Excessive Data Exposure: Are Your APIs Over-Sharing?

The fact that excessive data exposure is consistently in the top three of the top ten API Security threats, according to OWASP, year after year should help highlight the prevalence and importance of addressing it within your own APIs.

91% of enterprise security officials had an API security incident in 2020, including major companies like Paypal, Facebook, and Equifax - which saw massive losses to their reputation and company value due to those data breaches.

But what is excessive data exposure? And what are the best ways to protect your APIs from falling victim to a cyber-attack targeting this vulnerability?

What is Excessive Data Exposure and Why Is It on the OWASP Top 10 List?

Excessive data exposure occurs when an application, via API response, returns more information than necessary for a user to perform a specific action.

When web and mobile apps regularly rely on API calls that return more information to the user than necessary, those responses expose unfiltered data that an attacker can take advantage of to gain sensitive information.

An illustration of how excessive data exposure occurs and the harm that can be done if, for example, an e-store owner wants to pull customers' names and locations to use in a marketing campaign. Here's what such an API request might look like:

https://yourestore.com/api/v1/customers/show?customer_id=123

The API would then pull the entire object from the database, including the information you're looking for:

{

  "id": 123, 

  "username": "user123", 

  "real_name": "John Doe", 

  "location": "San Antonio, TX", 

  "phone_number": "321-123-4565", 

  "address": "514 W Commerce St, San Antonio, TX, USA",

 "creditCard": "2342 3424 5323 1234",

 "CVV": "123",

 “validUntil": "2030”

 }

Excessive data exposure then occurs when the API returns too much information, instead of filtering only the fields required, which should look like this:

{

 "id": 123,

  "real_name": "John Doe", 

  "location": "San Antonio, TX"

  "

}

When API developers mistakenly think that since data is not visible, it's not susceptible - that is when companies open their APIs to sensitive data exposure which can result in horrible situations like identity theft, fraud, and even leaked trade secrets.

With over 155.8 million individuals in the US affected by data breaches in 2020 alone, protecting sensitive data exposure has been a major focus for the OWASP organization to help developers understand that hidden data is still highly vulnerable to attackers.

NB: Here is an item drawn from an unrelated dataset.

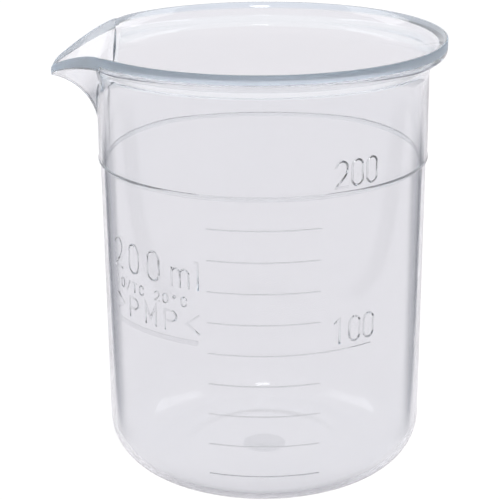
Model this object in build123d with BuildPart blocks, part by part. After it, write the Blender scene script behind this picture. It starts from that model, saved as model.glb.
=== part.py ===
from build123d import *
from math import acos, cos, degrees, pi, radians, sin, sqrt, tan
import os

# A 200 ml pouring beaker, injection moulded in one clear plastic, in millimetres.
# The origin is the centre of the base, on the surface that the beaker stands on.
# +Z is up, the spout points along -X, and the scale faces -Y.

# Overall sizes
height = 89.6
rim_flare = 3.5  # how far the rim stands outside the upper wall
spout_beyond = 5.6  # how far the tip of the spout stands outside the rim

# Wall and floor
wall = 1.1
floor = 1.1
foot_radius = 32.57  # outside of the lower wall, carried down to the standing plane
draft = 0.38  # degrees that the lower wall leans outwards
shoulder = 0.3  # how far the upper wall stands outside the lower one
corner_radius = 9.2  # outside of the round corner between wall and base

# Underside
recess_radius = 17.1
recess_depth = 0.3
recess_round = 0.25
gate_radius = 4.5
gate_height = 0.1
nub_radius = 1.1
nub_height = 0.1

# Flared rim
flare_angle = 55.0  # how far the outside of the flare turns away from upright
flare_curve = 4.0
lip_height = 2.1
lip_curve = 1.6  # under the lip
lip_land = 0.5  # width of the top of the lip
lip_round = 0.2
mouth_drop = 7.4  # from the top down to where the inside starts to open

# Spout: a rounded V swung round a level axis that lies outside the wall
spout_drop = 18.6  # from the top down to the foot of the spout
keel_curve = 11.0
keel_seat = 0.05  # how deep the spout's surfaces start inside the wall's
keel_round = 4.1
spout_outer_angle = 62.9  # half the angle of the V, outside and inside
spout_inner_angle = 60.3
nose_radius = 7.8

# Scale
line_volume = 20000.0  # cubic millimetres from one line to the next
full_volume = 200000.0
lines = 9
numbered_line = 5
line_half_angle = 19.2
numbered_line_end = 39.2
line_width = 0.45
relief = 0.15  # how far a raised mark stands off the wall
ring_width = 1.1
ring_relief = 0.3  # how far the ring stands off the upper wall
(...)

Read More: How to Secure an API: Best Practices - APIsec

API Excessive Data Exposure vs Generic Information Leakage

Before diving into prevention, it's worth drawing a clear line between API-specific excessive data exposure and generic information leakage. Conflating the two leads to incomplete testing and a false sense of coverage.

Generic information leakage covers configuration and hygiene failures, debug endpoints left exposed, stack traces in error responses, server banners revealing version details. These are relatively straightforward to catch through standard disclosure testing. API excessive data exposure is a different problem entirely. The endpoint works exactly as built, authentication succeeds, and the server returns a 200. The problem is that the response carries far more fields than the client needs or is entitled to see.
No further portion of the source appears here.